- _SUPPLIED DATA_
* * * * * * *
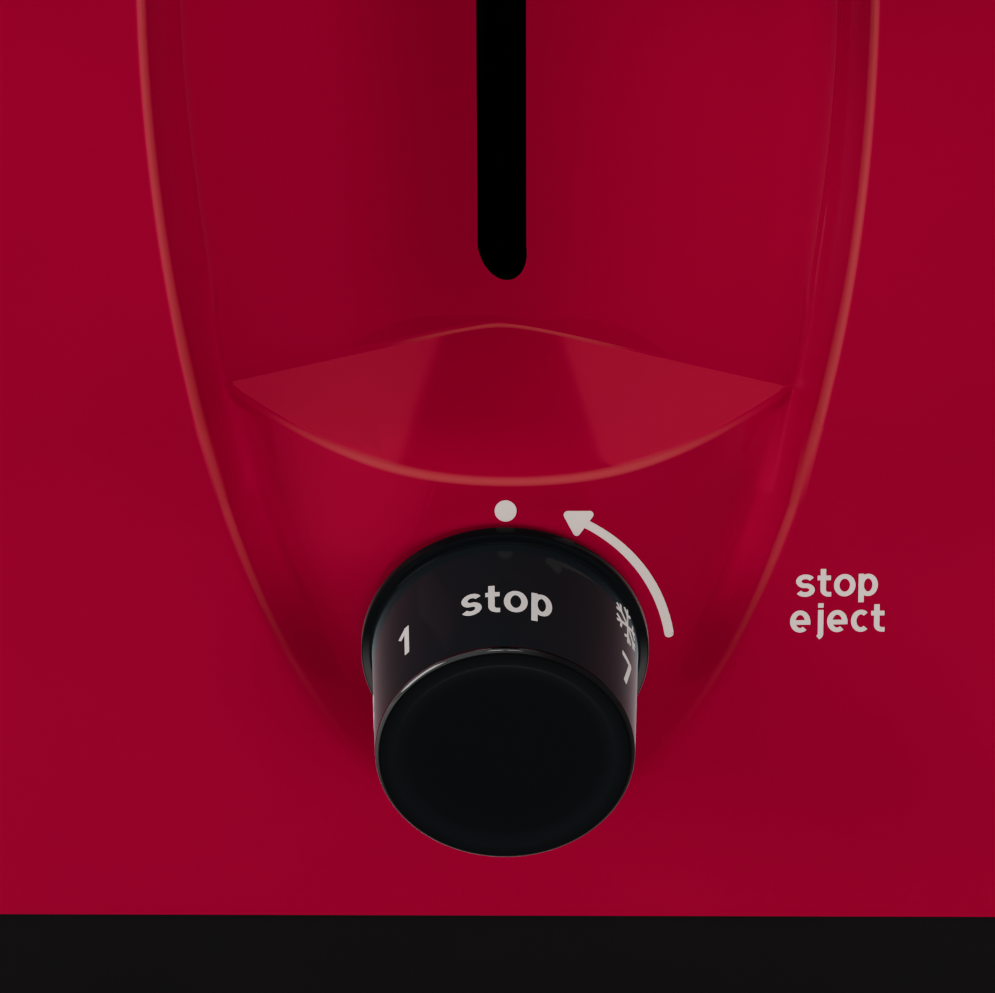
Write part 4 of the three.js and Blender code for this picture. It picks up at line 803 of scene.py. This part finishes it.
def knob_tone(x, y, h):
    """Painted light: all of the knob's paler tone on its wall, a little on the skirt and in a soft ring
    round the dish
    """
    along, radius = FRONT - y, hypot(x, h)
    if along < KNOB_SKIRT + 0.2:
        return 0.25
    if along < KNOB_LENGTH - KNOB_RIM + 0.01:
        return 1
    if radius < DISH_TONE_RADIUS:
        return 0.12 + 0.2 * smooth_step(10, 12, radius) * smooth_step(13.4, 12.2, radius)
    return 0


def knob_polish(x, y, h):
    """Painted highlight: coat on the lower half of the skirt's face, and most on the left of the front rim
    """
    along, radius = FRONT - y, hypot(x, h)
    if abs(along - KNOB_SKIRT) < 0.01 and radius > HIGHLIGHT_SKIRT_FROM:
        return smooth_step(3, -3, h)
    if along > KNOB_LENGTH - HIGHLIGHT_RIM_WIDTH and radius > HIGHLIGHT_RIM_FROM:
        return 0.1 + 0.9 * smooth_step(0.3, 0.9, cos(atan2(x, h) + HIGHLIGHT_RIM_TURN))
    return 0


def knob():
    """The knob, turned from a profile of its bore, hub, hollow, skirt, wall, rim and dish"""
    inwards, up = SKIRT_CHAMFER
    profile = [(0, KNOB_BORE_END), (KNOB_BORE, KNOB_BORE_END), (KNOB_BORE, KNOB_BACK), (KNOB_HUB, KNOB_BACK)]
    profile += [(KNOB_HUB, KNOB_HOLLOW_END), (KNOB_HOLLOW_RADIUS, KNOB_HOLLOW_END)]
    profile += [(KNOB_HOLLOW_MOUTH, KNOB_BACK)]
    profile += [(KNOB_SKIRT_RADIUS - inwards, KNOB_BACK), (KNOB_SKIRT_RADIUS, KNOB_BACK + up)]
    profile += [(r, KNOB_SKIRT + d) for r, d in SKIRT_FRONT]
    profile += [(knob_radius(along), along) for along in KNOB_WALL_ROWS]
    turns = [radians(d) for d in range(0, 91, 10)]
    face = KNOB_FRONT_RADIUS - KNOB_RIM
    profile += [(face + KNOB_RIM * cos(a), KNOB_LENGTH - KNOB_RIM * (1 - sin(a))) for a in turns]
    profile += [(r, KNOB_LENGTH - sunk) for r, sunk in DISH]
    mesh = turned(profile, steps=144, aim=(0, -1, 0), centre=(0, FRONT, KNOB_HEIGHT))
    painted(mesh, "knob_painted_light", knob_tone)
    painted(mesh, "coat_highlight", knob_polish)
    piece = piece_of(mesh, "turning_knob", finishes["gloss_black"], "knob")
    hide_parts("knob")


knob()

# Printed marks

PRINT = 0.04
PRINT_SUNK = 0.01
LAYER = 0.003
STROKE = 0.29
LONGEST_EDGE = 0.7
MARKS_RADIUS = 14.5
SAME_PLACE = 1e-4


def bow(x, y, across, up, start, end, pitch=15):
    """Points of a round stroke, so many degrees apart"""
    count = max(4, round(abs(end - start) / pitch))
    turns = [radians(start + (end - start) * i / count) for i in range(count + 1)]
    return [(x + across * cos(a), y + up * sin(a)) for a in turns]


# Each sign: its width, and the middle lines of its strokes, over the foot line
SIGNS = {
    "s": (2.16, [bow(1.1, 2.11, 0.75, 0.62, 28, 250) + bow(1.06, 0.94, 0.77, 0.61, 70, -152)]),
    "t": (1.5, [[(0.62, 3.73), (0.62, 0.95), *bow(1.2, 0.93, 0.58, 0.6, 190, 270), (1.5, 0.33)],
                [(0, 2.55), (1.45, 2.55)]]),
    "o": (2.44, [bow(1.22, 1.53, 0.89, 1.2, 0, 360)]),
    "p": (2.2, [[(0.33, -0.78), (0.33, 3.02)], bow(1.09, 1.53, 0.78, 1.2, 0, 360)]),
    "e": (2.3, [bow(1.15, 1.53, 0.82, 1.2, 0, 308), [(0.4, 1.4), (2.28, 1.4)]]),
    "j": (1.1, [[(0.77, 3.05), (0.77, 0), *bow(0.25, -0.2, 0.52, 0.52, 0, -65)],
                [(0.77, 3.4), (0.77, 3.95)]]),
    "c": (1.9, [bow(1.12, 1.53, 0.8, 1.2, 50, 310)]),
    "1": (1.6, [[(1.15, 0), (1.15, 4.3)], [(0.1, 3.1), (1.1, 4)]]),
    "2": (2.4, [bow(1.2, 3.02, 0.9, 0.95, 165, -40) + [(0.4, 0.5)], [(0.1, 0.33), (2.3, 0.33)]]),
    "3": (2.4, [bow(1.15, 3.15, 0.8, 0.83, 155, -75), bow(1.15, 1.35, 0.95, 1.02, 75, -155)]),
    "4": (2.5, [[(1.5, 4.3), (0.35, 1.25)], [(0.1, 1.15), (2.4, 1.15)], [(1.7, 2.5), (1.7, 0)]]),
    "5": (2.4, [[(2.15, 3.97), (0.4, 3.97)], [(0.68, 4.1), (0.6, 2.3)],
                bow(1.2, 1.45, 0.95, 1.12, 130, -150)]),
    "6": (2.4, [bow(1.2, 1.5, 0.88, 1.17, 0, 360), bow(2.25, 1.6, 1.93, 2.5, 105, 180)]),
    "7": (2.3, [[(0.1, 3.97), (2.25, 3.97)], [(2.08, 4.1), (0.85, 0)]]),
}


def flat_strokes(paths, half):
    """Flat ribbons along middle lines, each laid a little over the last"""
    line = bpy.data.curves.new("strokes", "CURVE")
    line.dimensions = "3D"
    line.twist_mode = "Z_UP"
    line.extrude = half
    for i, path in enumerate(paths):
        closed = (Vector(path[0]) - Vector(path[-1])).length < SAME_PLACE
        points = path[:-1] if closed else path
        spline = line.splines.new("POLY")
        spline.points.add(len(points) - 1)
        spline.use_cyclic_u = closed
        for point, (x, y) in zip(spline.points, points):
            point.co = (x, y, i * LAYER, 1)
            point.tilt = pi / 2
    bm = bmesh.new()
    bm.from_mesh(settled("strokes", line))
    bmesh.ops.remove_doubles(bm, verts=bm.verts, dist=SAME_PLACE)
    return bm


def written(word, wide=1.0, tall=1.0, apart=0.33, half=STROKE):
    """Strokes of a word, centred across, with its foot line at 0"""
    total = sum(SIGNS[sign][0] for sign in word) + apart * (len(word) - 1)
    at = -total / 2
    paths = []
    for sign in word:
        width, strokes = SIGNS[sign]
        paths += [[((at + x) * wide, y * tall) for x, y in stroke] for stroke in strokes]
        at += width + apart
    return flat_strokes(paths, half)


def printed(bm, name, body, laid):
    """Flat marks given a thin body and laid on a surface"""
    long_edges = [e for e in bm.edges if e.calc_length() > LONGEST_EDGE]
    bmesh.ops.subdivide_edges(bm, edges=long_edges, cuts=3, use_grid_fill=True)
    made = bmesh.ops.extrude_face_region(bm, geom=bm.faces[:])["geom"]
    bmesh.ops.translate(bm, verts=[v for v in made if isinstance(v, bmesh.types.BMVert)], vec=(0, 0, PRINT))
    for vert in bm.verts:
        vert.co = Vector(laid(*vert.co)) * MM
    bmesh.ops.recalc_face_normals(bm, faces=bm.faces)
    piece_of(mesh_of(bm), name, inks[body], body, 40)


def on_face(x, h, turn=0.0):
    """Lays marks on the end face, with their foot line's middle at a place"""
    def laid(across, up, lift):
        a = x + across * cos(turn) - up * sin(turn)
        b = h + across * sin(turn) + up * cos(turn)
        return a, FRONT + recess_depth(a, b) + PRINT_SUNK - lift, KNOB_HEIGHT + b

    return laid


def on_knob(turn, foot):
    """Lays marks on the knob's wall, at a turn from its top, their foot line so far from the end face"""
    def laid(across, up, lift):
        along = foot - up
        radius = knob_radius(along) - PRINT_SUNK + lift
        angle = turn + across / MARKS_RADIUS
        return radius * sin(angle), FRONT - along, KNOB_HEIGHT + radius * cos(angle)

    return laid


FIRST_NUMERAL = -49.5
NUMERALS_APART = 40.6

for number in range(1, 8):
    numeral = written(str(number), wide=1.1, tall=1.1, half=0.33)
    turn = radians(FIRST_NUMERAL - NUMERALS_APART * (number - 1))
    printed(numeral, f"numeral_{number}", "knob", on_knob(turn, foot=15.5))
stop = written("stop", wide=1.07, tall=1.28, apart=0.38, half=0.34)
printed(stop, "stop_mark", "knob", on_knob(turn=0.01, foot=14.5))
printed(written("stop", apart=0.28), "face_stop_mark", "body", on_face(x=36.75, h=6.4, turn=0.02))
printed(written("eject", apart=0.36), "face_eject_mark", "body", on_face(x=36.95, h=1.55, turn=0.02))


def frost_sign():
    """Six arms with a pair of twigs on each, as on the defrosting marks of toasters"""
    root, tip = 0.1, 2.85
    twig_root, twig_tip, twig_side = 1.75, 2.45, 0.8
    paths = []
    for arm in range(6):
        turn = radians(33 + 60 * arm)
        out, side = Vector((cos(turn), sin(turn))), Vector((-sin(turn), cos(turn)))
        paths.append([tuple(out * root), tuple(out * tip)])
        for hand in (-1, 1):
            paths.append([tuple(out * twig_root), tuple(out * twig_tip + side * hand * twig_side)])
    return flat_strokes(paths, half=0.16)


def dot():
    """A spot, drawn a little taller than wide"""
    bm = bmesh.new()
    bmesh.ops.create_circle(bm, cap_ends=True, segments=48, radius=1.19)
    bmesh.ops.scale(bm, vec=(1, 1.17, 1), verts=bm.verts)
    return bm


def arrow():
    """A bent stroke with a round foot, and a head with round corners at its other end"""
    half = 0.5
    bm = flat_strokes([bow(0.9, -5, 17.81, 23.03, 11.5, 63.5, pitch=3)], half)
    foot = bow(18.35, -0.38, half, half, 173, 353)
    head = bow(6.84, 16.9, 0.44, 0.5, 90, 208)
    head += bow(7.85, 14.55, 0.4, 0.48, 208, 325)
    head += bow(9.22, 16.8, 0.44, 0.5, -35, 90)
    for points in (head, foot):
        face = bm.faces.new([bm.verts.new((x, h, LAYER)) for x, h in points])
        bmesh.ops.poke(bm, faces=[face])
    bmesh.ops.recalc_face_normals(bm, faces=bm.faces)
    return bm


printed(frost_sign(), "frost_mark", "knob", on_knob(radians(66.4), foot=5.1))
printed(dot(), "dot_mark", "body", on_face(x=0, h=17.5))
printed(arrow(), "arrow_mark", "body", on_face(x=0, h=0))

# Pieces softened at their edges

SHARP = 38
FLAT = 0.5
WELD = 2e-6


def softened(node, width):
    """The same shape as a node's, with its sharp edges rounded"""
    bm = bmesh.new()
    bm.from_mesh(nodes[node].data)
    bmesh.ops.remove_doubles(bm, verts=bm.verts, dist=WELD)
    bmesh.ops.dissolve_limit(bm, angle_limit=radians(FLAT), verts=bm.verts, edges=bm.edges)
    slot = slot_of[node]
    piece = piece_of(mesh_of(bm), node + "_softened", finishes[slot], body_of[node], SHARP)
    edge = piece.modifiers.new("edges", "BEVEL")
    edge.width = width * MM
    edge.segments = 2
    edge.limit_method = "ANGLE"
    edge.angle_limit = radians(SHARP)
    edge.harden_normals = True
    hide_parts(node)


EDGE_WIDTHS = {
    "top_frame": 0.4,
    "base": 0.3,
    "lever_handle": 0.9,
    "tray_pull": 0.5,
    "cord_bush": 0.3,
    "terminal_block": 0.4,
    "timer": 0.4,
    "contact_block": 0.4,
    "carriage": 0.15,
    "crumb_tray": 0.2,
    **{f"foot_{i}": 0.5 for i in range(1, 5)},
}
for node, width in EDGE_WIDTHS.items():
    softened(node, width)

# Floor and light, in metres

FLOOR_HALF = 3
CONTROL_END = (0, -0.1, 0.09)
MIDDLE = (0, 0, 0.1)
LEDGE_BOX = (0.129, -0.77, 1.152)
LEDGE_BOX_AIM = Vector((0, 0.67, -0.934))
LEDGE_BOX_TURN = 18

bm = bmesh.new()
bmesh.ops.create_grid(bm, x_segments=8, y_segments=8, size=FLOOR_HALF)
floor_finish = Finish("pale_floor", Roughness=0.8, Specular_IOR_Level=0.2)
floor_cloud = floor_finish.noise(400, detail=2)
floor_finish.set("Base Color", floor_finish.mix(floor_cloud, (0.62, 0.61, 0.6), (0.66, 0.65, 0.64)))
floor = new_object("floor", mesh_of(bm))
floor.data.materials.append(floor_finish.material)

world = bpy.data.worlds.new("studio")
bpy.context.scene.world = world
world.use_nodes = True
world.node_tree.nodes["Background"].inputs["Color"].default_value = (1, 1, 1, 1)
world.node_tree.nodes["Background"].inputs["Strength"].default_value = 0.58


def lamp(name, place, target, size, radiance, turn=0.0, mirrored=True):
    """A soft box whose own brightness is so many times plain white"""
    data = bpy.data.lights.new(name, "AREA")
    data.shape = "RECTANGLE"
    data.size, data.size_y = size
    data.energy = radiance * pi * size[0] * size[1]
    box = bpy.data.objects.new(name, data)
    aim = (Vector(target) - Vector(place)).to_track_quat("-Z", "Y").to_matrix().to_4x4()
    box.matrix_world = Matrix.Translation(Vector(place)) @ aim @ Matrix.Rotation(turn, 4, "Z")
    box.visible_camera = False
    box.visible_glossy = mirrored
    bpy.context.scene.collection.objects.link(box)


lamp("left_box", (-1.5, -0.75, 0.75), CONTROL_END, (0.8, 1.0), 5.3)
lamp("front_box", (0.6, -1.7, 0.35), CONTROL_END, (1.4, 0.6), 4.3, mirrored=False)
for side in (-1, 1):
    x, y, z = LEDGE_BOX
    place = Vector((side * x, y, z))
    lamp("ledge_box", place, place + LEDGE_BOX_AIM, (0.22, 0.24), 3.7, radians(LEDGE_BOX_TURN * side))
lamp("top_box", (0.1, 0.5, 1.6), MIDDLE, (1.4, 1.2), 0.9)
* * * * * * *
Which lines hold the word "scene"? Copy all of them.

Write part 4 of the three.js and Blender code for this picture. It picks up at line 803 of scene.py. This part finishes it.
bpy.context.scene.world = world
    bpy.context.scene.collection.objects.link(box)